++++ Given material ++++

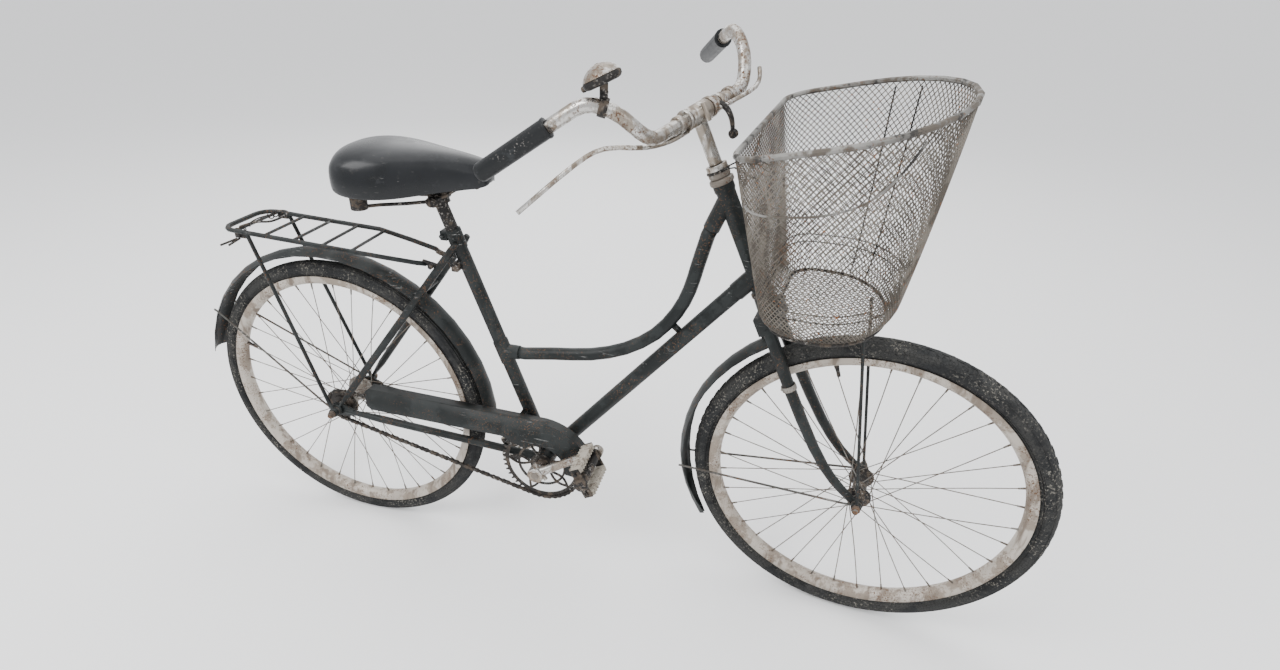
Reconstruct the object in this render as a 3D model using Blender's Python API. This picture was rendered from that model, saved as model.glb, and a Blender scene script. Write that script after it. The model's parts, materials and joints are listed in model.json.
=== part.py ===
"""A weathered step-through roadster bicycle with a front basket, at its real size.

Metres, +X forward, +Y to the rider's left, +Z up. The origin is on top of the saddle, where a rider
holds it up. Places are worked out on the ground frame (origin under the rear axle) and the root empty
lowers them, so that the saddle's top comes to the origin.
"""

import bmesh
import bpy
from math import atan2, cos, pi, radians, sin, sqrt
from mathutils import Matrix, Vector

# Clearances
GAP = 0.0003  # between pieces that touch
PIN_GAP = 0.0004  # round a pin or axle
RUNNING_GAP = 0.006  # between a moving piece and its neighbours

# Wheels
BEAD_RADIUS = 0.295  # 26 x 1 3/8 rim
RIM_EDGE_RADIUS = 0.301
RIM_HALF_WIDTH = 0.015
RIM_LIP = 0.0022
RIM_DEPTH = 0.0205
REAR_TYRE_HEIGHT = 0.031
REAR_TYRE_HALF_WIDTH = 0.018
FRONT_TYRE_HEIGHT = 0.035
FRONT_TYRE_HALF_WIDTH = 0.0225
WHEEL_STEPS = 40
SPOKES = 36
SPOKE_RADIUS = 0.0010
AXLE_RADIUS = 0.0047
NUT_WIDTH = 0.0085
NUT_HEIGHT = 0.008

# Frame
WHEELBASE = 1.135
BRACKET_X = 0.482
BRACKET_Z = 0.270
BRACKET_HALF_WIDTH = 0.034
BRACKET_RADIUS = 0.021
HEAD_ANGLE = radians(64.0)
FORK_RAKE = 0.048
HEAD_BOTTOM = 0.452  # along the steering axis, from the foot of the fork rake
HEAD_LENGTH = 0.200
HEAD_TUBE_RADIUS = 0.0165
DOWN_TUBE_RADIUS = 0.0155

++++

• **The problem**: Reproduce the listing above word for word.

• **Task answer**:
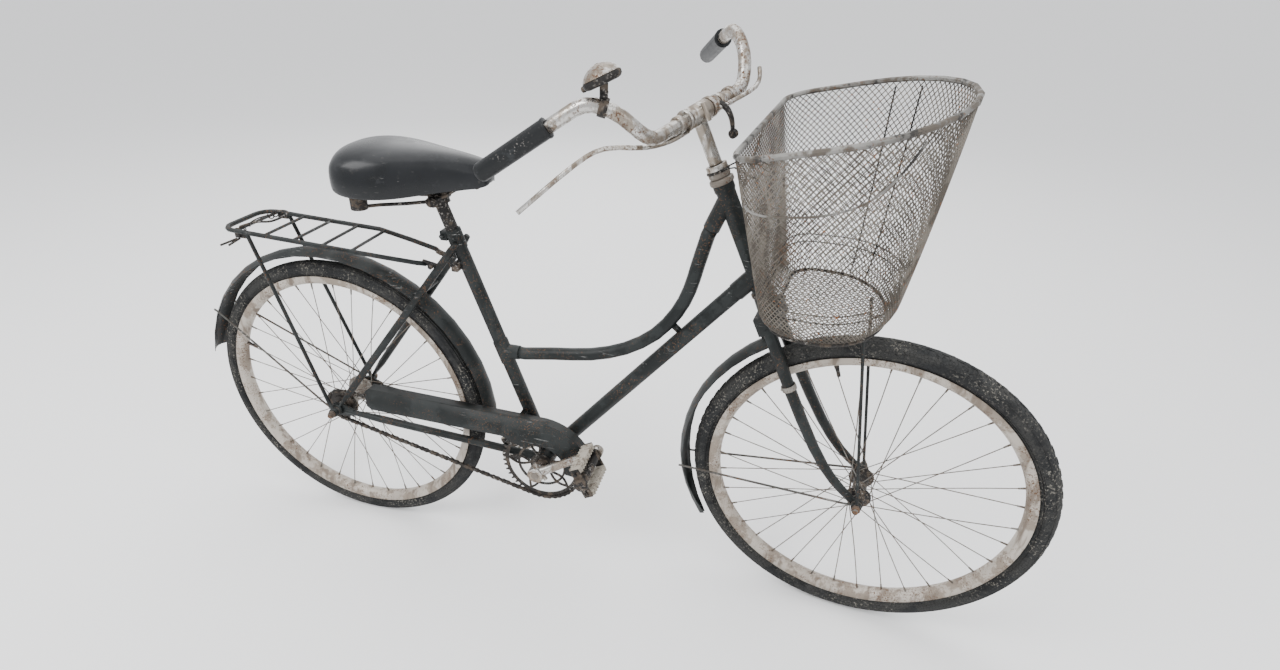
Reconstruct the object in this render as a 3D model using Blender's Python API. This picture was rendered from that model, saved as model.glb, and a Blender scene script. Write that script after it. The model's parts, materials and joints are listed in model.json.
=== part.py ===
"""A weathered step-through roadster bicycle with a front basket, at its real size.

Metres, +X forward, +Y to the rider's left, +Z up. The origin is on top of the saddle, where a rider
holds it up. Places are worked out on the ground frame (origin under the rear axle) and the root empty
lowers them, so that the saddle's top comes to the origin.
"""

import bmesh
import bpy
from math import atan2, cos, pi, radians, sin, sqrt
from mathutils import Matrix, Vector

# Clearances
GAP = 0.0003  # between pieces that touch
PIN_GAP = 0.0004  # round a pin or axle
RUNNING_GAP = 0.006  # between a moving piece and its neighbours

# Wheels
BEAD_RADIUS = 0.295  # 26 x 1 3/8 rim
RIM_EDGE_RADIUS = 0.301
RIM_HALF_WIDTH = 0.015
RIM_LIP = 0.0022
RIM_DEPTH = 0.0205
REAR_TYRE_HEIGHT = 0.031
REAR_TYRE_HALF_WIDTH = 0.018
FRONT_TYRE_HEIGHT = 0.035
FRONT_TYRE_HALF_WIDTH = 0.0225
WHEEL_STEPS = 40
SPOKES = 36
SPOKE_RADIUS = 0.0010
AXLE_RADIUS = 0.0047
NUT_WIDTH = 0.0085
NUT_HEIGHT = 0.008

# Frame
WHEELBASE = 1.135
BRACKET_X = 0.482
BRACKET_Z = 0.270
BRACKET_HALF_WIDTH = 0.034
BRACKET_RADIUS = 0.021
HEAD_ANGLE = radians(64.0)
FORK_RAKE = 0.048
HEAD_BOTTOM = 0.452  # along the steering axis, from the foot of the fork rake
HEAD_LENGTH = 0.200
HEAD_TUBE_RADIUS = 0.0165
DOWN_TUBE_RADIUS = 0.0155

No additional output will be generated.